The poll also suggests that transgender rights are not the divisive issue opponents would have the public believe.

In September, Republican senators introduced the Protection of Women and Girls in Sports Act, which would make it a violation of federal civil rights law for schools to allow transgender females to compete in girls' sports. But according to the Hart Research poll, transgender participation in school sports was ranked the least important issue compared to the economy, jobs, health care, Covid-19 and other topics.

Voters "have no interest in seeing transgender people demonized or having basic rights for transgender people used as political footballs," the report found.

In every state surveyed, at least 60 percent of Trump supporters said trans people should be able to live free of discrimination. More than 85 percent said they should have equal access to medical care. The results seem in contrast with the policies of the Trump administration, which has attempted to reverse Affordable Care Act guidelines that determined that health care discrimination protections "on the basis of sex" applied to transgender patients, as well. It also banned transgender service members from the military and supported the right of homeless shelters to turn away transgender clients.

The White House opposed Bostock v. Clayton County, Georgia, the recent Supreme Court decision that determined that Title VII of the Civil Rights Act of 1964 protected workers from discrimination based on sexual orientation or gender identity.

But by wide margins, voters in all the states said that the next Supreme Court justice should be someone "who has a record of protecting and advancing legal rights for LGBTQ people."

Trump's Supreme Court nominee, Judge Amy Coney Barrett, has been criticized by LGBTQ advocacy groups, including HRC, for her past remarks on LGBTQ-related cases and issues, including her defense of the justices who dissented in Obergefell v. Hodges, the landmark 2015 decision that made same-sex marriage legal across the U.S. Barrett also argued in 2016 during a lecture at Jacksonville University in Florida that interpreting Title IX of the Education Amendments Act, which prohibits sex discrimination in federally funded education programs, to include LGBTQ people would "seem to strain the text of the statute."

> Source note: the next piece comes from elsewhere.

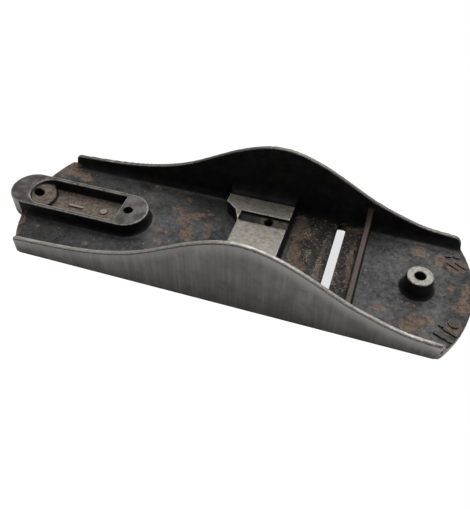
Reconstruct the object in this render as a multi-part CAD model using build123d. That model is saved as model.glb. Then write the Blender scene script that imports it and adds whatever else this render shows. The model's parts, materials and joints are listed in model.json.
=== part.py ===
from build123d import *
import os
from math import sqrt

# Bare cast-iron body of a wide bench (smoothing) plane, in millimetres.
# +X points to the toe, +Y to the left cheek, +Z up. The origin is the middle of the
# overall length and width, on the sole. The body is one casting. It is modelled whole
# and then divided along flat planes into named regions that meet face to face.

# Sole and floor
length = 251.3            # heel lobe to toe
width = 73.0              # a 2-7/8 inch sole
floor_top = 4.0           # thickness of the sole plate
toe_x = length / 2
knob_x = toe_x - 27.3     # axis of the front knob's boss
heel_arc_x = knob_x - 215.3
toe_radius = 65.2         # end arcs in plan
heel_radius = 73.5
toe_skew = 1.8            # the end arcs were dressed by hand: their middles lie off centre
heel_skew = 3.75
toe_corner_radius = 3.5   # where the end arcs turn into the sides
heel_corner_radius = 3.0

# Cheeks
cheek_thickness = 2.4
cheek_foot_radius = 4.7   # cast fillet from the floor up to the cheek
cheek_heel_x = knob_x - 203.8
cheek_toe_x = knob_x + 18.6
cheek_heel_radius = 3.0   # rounded upper corner at each end of a rim
cheek_toe_radius = 5.0
heel_rim_height = 10.4
toe_rim_height = 10.0
peak_height = 44.4
peak_x = knob_x - 79.0
# Rim height along one cheek, as (distance from the peak, height)
rim_behind_peak = [(-86.4, 13.4), (-52.0, 22.9), (-34.6, 32.2), (-17.3, 40.6)]
rim_ahead_of_peak = [(17.3, 40.4), (34.6, 31.6), (51.9, 21.6), (69.1, 14.6)]

# Mouth and the cross rib in front of it
mouth_rear_x = knob_x - 45.15
mouth_width = 4.3
mouth_half_length = 32.0
mouth_bevel_width = 2.0   # shallow dressed strip along the heel side
mouth_bevel_depth = 0.6
rib_rear_x = knob_x - 31.6
rib_thickness = 3.1
rib_height = 10.0
rib_end_radius = 10.0     # curve up each cheek

# Frog seat: three lands in one plane with a screw groove between each pair
frog_front_x = knob_x - 69.2
frog_rear_x = knob_x - 96.0
frog_horn_rear_x = knob_x - 105.8
frog_shoulder_x = knob_x - 99.2
frog_land_height = 12.7
frog_middle_half = 10.8
frog_groove_outer = 17.9
frog_horn_inner = 22.8
frog_land_outer = 28.4
frog_groove_depth = 2.0
frog_groove_rear_x = knob_x - 95.6
frog_screw_x = knob_x - 79.9
frog_screw_y = (frog_middle_half + frog_groove_outer) / 2 + 0.5
frog_screw_radius = 2.1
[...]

During her Senate confirmation hearing Tuesday, Barrett largely declined to answer questions about her views on specific court cases, including Obergefell v. Hodges. While she would not say whether she agreed with the Supreme Court's decision, she said: "I have never discriminated on the basis of sexual preference and would not ever discriminate on the basis of sexual preference. Like racism, I think discrimination is abhorrent."